**Task:** Your task is to write out the complete listing exactly as it is shown.

═══ Data

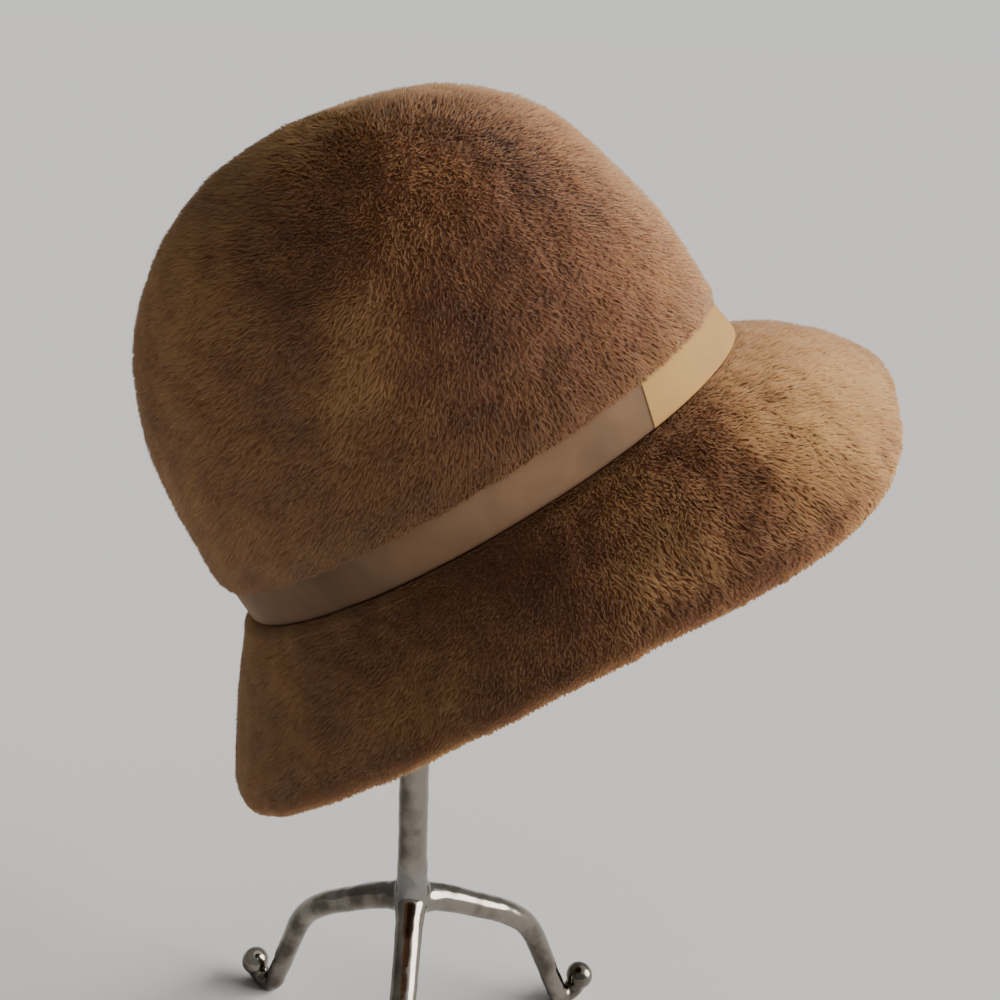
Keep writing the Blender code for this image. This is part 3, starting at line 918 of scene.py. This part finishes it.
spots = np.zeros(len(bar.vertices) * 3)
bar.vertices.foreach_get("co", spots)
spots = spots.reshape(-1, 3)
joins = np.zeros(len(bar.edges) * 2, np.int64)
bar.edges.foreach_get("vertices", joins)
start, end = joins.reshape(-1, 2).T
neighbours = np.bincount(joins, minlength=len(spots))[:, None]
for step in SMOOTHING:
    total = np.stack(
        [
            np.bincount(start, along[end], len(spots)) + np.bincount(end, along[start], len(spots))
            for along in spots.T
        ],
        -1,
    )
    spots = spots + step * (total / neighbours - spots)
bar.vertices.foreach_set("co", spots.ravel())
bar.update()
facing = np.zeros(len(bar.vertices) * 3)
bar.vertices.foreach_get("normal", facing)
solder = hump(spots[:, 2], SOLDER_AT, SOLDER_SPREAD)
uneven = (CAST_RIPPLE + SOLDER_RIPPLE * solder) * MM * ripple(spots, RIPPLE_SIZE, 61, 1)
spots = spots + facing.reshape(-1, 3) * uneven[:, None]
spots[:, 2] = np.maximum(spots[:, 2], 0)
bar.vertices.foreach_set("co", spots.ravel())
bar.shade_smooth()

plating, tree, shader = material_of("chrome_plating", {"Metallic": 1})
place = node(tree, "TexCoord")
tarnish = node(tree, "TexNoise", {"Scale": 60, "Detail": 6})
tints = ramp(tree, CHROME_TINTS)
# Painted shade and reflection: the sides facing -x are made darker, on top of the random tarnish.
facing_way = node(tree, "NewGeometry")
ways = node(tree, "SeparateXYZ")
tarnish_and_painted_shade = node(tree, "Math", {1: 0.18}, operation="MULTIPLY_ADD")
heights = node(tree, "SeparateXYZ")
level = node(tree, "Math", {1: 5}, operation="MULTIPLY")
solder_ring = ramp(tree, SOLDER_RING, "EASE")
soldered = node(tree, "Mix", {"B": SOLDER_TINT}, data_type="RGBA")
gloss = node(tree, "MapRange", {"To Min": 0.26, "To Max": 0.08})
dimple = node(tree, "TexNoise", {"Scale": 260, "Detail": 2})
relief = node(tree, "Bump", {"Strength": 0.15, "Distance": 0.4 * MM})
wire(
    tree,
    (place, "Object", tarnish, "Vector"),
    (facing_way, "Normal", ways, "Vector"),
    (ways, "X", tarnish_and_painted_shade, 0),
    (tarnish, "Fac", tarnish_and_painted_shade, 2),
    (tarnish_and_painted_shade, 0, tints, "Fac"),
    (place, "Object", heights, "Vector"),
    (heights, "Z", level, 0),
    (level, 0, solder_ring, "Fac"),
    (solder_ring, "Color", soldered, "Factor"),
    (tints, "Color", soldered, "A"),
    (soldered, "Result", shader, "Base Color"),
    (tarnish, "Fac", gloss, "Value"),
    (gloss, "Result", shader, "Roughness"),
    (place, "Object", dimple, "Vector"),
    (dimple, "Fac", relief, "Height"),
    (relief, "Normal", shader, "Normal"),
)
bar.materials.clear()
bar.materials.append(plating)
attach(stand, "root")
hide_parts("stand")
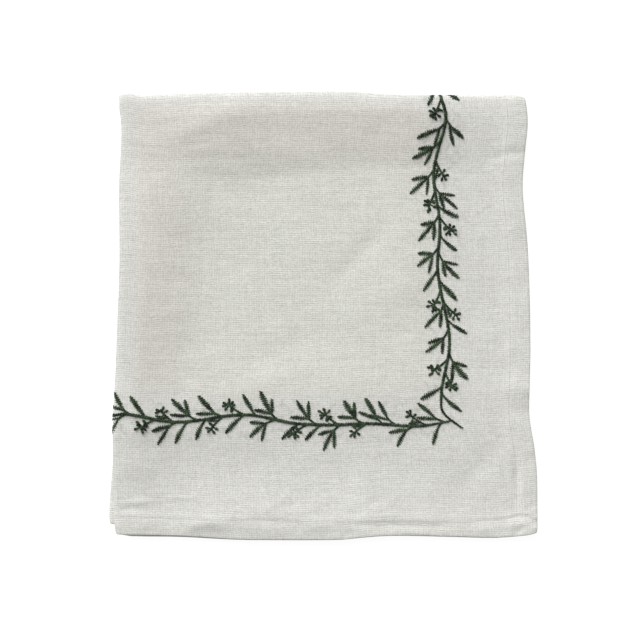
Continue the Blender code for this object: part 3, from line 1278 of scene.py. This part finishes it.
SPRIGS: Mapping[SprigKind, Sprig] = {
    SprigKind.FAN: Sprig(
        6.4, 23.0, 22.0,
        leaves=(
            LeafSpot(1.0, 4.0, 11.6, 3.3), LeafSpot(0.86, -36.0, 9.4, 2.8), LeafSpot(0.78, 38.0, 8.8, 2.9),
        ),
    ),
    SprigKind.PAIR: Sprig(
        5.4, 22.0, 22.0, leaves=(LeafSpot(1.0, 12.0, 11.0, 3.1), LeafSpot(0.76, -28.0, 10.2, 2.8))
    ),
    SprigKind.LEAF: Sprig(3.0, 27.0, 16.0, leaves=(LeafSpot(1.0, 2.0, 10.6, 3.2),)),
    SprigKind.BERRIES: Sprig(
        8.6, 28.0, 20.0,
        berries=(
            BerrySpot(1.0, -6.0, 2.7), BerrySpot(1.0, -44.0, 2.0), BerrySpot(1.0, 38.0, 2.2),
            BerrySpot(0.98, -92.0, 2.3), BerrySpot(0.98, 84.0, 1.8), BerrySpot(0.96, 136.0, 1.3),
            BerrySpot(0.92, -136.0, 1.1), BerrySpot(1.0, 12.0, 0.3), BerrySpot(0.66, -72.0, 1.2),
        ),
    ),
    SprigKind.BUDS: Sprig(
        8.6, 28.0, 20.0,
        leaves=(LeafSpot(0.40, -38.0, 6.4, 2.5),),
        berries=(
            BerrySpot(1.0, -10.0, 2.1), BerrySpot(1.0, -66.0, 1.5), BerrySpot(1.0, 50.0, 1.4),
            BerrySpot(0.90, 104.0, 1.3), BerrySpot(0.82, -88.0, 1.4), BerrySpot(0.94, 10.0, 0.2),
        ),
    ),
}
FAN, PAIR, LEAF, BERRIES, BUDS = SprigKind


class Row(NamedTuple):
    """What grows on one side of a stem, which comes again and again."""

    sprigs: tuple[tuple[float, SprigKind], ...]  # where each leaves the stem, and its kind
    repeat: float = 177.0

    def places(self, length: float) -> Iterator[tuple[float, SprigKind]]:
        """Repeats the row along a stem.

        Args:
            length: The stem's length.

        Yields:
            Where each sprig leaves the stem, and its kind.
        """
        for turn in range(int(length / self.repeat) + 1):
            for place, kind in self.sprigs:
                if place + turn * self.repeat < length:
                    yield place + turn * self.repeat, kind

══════

**Exercise output:**
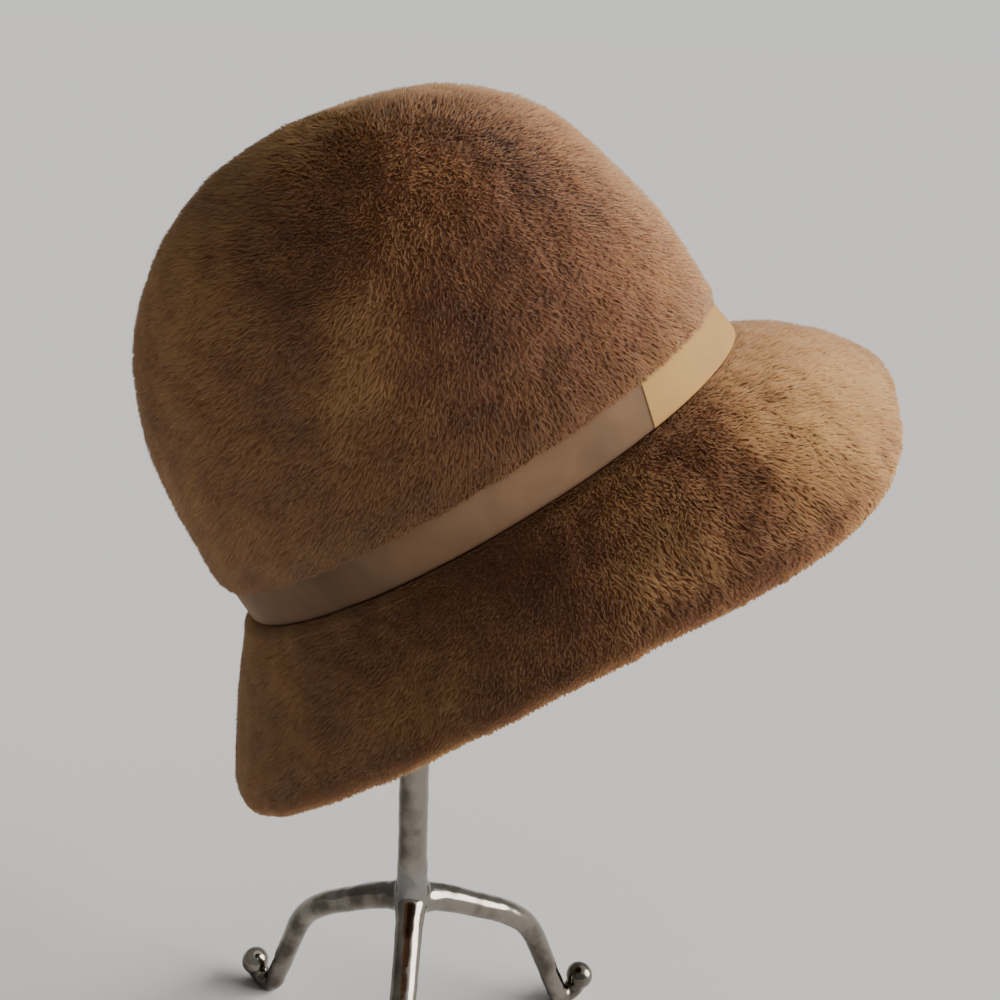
Keep writing the Blender code for this image. This is part 3, starting at line 918 of scene.py. This part finishes it.
spots = np.zeros(len(bar.vertices) * 3)
bar.vertices.foreach_get("co", spots)
spots = spots.reshape(-1, 3)
joins = np.zeros(len(bar.edges) * 2, np.int64)
bar.edges.foreach_get("vertices", joins)
start, end = joins.reshape(-1, 2).T
neighbours = np.bincount(joins, minlength=len(spots))[:, None]
for step in SMOOTHING:
    total = np.stack(
        [
            np.bincount(start, along[end], len(spots)) + np.bincount(end, along[start], len(spots))
            for along in spots.T
        ],
        -1,
    )
    spots = spots + step * (total / neighbours - spots)
bar.vertices.foreach_set("co", spots.ravel())
bar.update()
facing = np.zeros(len(bar.vertices) * 3)
bar.vertices.foreach_get("normal", facing)
solder = hump(spots[:, 2], SOLDER_AT, SOLDER_SPREAD)
uneven = (CAST_RIPPLE + SOLDER_RIPPLE * solder) * MM * ripple(spots, RIPPLE_SIZE, 61, 1)
spots = spots + facing.reshape(-1, 3) * uneven[:, None]
spots[:, 2] = np.maximum(spots[:, 2], 0)
bar.vertices.foreach_set("co", spots.ravel())
bar.shade_smooth()

plating, tree, shader = material_of("chrome_plating", {"Metallic": 1})
place = node(tree, "TexCoord")
tarnish = node(tree, "TexNoise", {"Scale": 60, "Detail": 6})
tints = ramp(tree, CHROME_TINTS)
# Painted shade and reflection: the sides facing -x are made darker, on top of the random tarnish.
facing_way = node(tree, "NewGeometry")
ways = node(tree, "SeparateXYZ")
tarnish_and_painted_shade = node(tree, "Math", {1: 0.18}, operation="MULTIPLY_ADD")
heights = node(tree, "SeparateXYZ")
level = node(tree, "Math", {1: 5}, operation="MULTIPLY")
solder_ring = ramp(tree, SOLDER_RING, "EASE")
soldered = node(tree, "Mix", {"B": SOLDER_TINT}, data_type="RGBA")
gloss = node(tree, "MapRange", {"To Min": 0.26, "To Max": 0.08})
dimple = node(tree, "TexNoise", {"Scale": 260, "Detail": 2})
relief = node(tree, "Bump", {"Strength": 0.15, "Distance": 0.4 * MM})
wire(
    tree,
    (place, "Object", tarnish, "Vector"),
    (facing_way, "Normal", ways, "Vector"),
    (ways, "X", tarnish_and_painted_shade, 0),
    (tarnish, "Fac", tarnish_and_painted_shade, 2),
    (tarnish_and_painted_shade, 0, tints, "Fac"),
    (place, "Object", heights, "Vector"),
    (heights, "Z", level, 0),
    (level, 0, solder_ring, "Fac"),
    (solder_ring, "Color", soldered, "Factor"),
    (tints, "Color", soldered, "A"),
    (soldered, "Result", shader, "Base Color"),
    (tarnish, "Fac", gloss, "Value"),
    (gloss, "Result", shader, "Roughness"),
    (place, "Object", dimple, "Vector"),
    (dimple, "Fac", relief, "Height"),
    (relief, "Normal", shader, "Normal"),
)
bar.materials.clear()
bar.materials.append(plating)
attach(stand, "root")
hide_parts("stand")
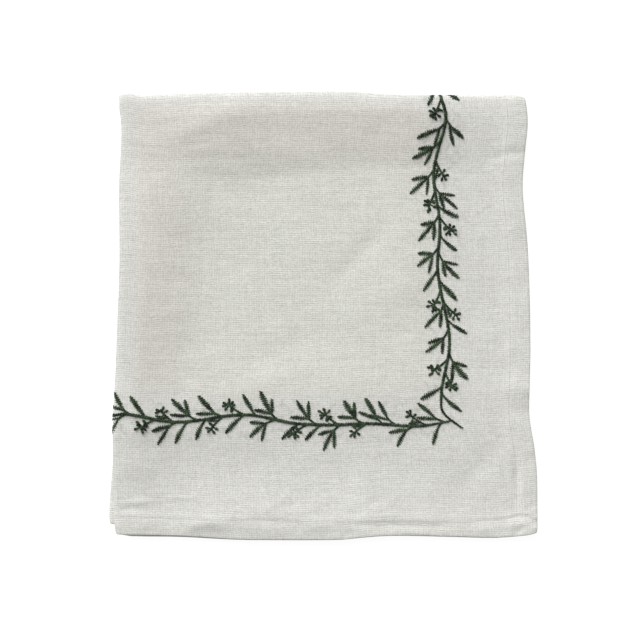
Continue the Blender code for this object: part 3, from line 1278 of scene.py. This part finishes it.
SPRIGS: Mapping[SprigKind, Sprig] = {
    SprigKind.FAN: Sprig(
        6.4, 23.0, 22.0,
        leaves=(
            LeafSpot(1.0, 4.0, 11.6, 3.3), LeafSpot(0.86, -36.0, 9.4, 2.8), LeafSpot(0.78, 38.0, 8.8, 2.9),
        ),
    ),
    SprigKind.PAIR: Sprig(
        5.4, 22.0, 22.0, leaves=(LeafSpot(1.0, 12.0, 11.0, 3.1), LeafSpot(0.76, -28.0, 10.2, 2.8))
    ),
    SprigKind.LEAF: Sprig(3.0, 27.0, 16.0, leaves=(LeafSpot(1.0, 2.0, 10.6, 3.2),)),
    SprigKind.BERRIES: Sprig(
        8.6, 28.0, 20.0,
        berries=(
            BerrySpot(1.0, -6.0, 2.7), BerrySpot(1.0, -44.0, 2.0), BerrySpot(1.0, 38.0, 2.2),
            BerrySpot(0.98, -92.0, 2.3), BerrySpot(0.98, 84.0, 1.8), BerrySpot(0.96, 136.0, 1.3),
            BerrySpot(0.92, -136.0, 1.1), BerrySpot(1.0, 12.0, 0.3), BerrySpot(0.66, -72.0, 1.2),
        ),
    ),
    SprigKind.BUDS: Sprig(
        8.6, 28.0, 20.0,
        leaves=(LeafSpot(0.40, -38.0, 6.4, 2.5),),
        berries=(
            BerrySpot(1.0, -10.0, 2.1), BerrySpot(1.0, -66.0, 1.5), BerrySpot(1.0, 50.0, 1.4),
            BerrySpot(0.90, 104.0, 1.3), BerrySpot(0.82, -88.0, 1.4), BerrySpot(0.94, 10.0, 0.2),
        ),
    ),
}
FAN, PAIR, LEAF, BERRIES, BUDS = SprigKind


class Row(NamedTuple):
    """What grows on one side of a stem, which comes again and again."""

    sprigs: tuple[tuple[float, SprigKind], ...]  # where each leaves the stem, and its kind
    repeat: float = 177.0

    def places(self, length: float) -> Iterator[tuple[float, SprigKind]]:
        """Repeats the row along a stem.

        Args:
            length: The stem's length.

        Yields:
            Where each sprig leaves the stem, and its kind.
        """
        for turn in range(int(length / self.repeat) + 1):
            for place, kind in self.sprigs:
                if place + turn * self.repeat < length:
                    yield place + turn * self.repeat, kind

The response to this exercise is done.